======== INPUT FOR THIS TASK

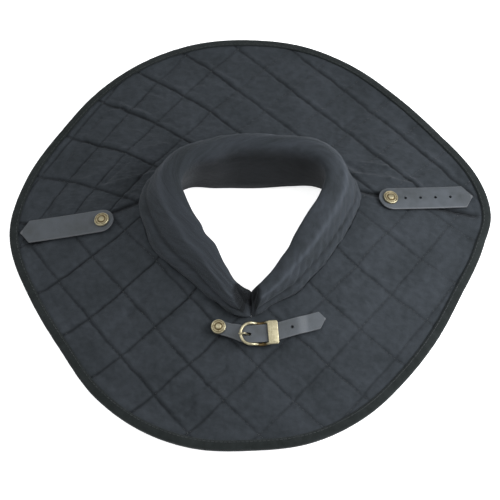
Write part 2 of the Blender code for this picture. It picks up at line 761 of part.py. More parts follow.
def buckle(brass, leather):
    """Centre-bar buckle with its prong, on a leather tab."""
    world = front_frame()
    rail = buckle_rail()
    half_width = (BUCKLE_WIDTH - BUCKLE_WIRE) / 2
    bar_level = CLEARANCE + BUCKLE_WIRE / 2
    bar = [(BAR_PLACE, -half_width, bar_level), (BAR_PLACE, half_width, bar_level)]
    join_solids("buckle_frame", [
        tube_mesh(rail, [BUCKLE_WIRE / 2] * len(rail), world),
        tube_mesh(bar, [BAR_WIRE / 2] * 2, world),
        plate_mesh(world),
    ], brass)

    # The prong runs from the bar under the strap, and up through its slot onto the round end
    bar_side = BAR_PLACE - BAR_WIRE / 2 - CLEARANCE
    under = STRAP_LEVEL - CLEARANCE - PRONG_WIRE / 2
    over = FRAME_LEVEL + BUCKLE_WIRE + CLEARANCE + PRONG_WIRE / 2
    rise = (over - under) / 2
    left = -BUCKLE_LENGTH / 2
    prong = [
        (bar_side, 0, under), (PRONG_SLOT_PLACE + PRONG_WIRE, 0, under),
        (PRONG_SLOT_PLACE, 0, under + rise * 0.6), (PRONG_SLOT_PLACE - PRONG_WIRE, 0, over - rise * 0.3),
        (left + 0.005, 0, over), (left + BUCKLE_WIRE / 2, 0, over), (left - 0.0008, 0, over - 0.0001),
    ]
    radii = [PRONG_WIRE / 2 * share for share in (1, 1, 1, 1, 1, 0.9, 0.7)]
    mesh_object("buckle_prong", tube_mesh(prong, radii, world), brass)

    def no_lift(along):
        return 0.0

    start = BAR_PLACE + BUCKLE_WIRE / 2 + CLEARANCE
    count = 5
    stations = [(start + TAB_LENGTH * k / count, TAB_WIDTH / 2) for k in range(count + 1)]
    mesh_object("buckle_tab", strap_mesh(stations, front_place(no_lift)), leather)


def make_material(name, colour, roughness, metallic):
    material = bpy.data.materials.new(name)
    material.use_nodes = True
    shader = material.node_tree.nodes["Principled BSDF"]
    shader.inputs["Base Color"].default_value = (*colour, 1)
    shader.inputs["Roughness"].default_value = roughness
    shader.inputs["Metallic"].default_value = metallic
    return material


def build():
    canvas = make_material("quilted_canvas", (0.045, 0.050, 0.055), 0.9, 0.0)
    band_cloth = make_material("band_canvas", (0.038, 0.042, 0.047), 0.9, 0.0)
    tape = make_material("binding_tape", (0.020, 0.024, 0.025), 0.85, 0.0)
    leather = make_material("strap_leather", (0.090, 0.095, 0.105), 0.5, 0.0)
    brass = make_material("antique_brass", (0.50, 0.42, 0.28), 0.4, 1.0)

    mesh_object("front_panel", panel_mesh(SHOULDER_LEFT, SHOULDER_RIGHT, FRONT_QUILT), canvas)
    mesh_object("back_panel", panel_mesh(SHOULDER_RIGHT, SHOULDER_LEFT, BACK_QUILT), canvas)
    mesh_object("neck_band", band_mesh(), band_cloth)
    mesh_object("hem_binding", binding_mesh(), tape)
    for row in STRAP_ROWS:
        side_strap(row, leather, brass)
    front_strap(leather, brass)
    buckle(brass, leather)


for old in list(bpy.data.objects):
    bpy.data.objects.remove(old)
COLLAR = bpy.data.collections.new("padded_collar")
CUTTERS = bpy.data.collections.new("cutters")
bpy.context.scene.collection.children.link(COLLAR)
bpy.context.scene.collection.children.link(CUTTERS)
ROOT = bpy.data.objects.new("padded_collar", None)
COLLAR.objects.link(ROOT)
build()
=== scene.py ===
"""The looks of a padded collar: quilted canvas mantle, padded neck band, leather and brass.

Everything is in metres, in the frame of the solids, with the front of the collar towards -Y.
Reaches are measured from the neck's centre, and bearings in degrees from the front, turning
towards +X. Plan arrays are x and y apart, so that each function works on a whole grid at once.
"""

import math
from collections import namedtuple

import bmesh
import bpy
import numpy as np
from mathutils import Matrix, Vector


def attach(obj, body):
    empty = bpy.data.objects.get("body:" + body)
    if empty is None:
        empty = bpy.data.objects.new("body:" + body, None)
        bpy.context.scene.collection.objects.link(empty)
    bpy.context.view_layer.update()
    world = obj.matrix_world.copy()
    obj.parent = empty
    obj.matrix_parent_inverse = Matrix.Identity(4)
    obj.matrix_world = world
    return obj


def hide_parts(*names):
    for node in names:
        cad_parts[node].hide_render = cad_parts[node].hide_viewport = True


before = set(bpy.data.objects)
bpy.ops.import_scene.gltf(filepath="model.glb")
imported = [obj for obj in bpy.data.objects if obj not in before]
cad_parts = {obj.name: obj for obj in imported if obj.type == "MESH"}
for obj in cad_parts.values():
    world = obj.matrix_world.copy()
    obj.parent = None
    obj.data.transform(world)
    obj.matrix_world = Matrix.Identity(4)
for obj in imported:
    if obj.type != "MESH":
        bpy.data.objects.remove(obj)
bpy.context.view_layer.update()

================
======== INPUT FOR THIS TASK

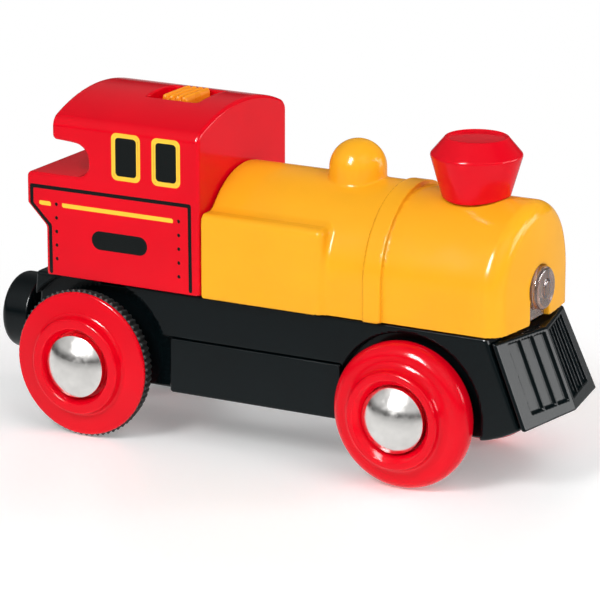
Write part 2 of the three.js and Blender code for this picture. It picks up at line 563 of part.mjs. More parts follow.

================

Exact duplication is required for the lines above, from the line that contains "Write part 2 of the Blender" to the line that contains "strap_mesh(stations, front_place(no_lift)), leather)", inclusive; omit all others.

Write part 2 of the Blender code for this picture. It picks up at line 761 of part.py. More parts follow.
def buckle(brass, leather):
    """Centre-bar buckle with its prong, on a leather tab."""
    world = front_frame()
    rail = buckle_rail()
    half_width = (BUCKLE_WIDTH - BUCKLE_WIRE) / 2
    bar_level = CLEARANCE + BUCKLE_WIRE / 2
    bar = [(BAR_PLACE, -half_width, bar_level), (BAR_PLACE, half_width, bar_level)]
    join_solids("buckle_frame", [
        tube_mesh(rail, [BUCKLE_WIRE / 2] * len(rail), world),
        tube_mesh(bar, [BAR_WIRE / 2] * 2, world),
        plate_mesh(world),
    ], brass)

    # The prong runs from the bar under the strap, and up through its slot onto the round end
    bar_side = BAR_PLACE - BAR_WIRE / 2 - CLEARANCE
    under = STRAP_LEVEL - CLEARANCE - PRONG_WIRE / 2
    over = FRAME_LEVEL + BUCKLE_WIRE + CLEARANCE + PRONG_WIRE / 2
    rise = (over - under) / 2
    left = -BUCKLE_LENGTH / 2
    prong = [
        (bar_side, 0, under), (PRONG_SLOT_PLACE + PRONG_WIRE, 0, under),
        (PRONG_SLOT_PLACE, 0, under + rise * 0.6), (PRONG_SLOT_PLACE - PRONG_WIRE, 0, over - rise * 0.3),
        (left + 0.005, 0, over), (left + BUCKLE_WIRE / 2, 0, over), (left - 0.0008, 0, over - 0.0001),
    ]
    radii = [PRONG_WIRE / 2 * share for share in (1, 1, 1, 1, 1, 0.9, 0.7)]
    mesh_object("buckle_prong", tube_mesh(prong, radii, world), brass)

    def no_lift(along):
        return 0.0

    start = BAR_PLACE + BUCKLE_WIRE / 2 + CLEARANCE
    count = 5
    stations = [(start + TAB_LENGTH * k / count, TAB_WIDTH / 2) for k in range(count + 1)]
    mesh_object("buckle_tab", strap_mesh(stations, front_place(no_lift)), leather)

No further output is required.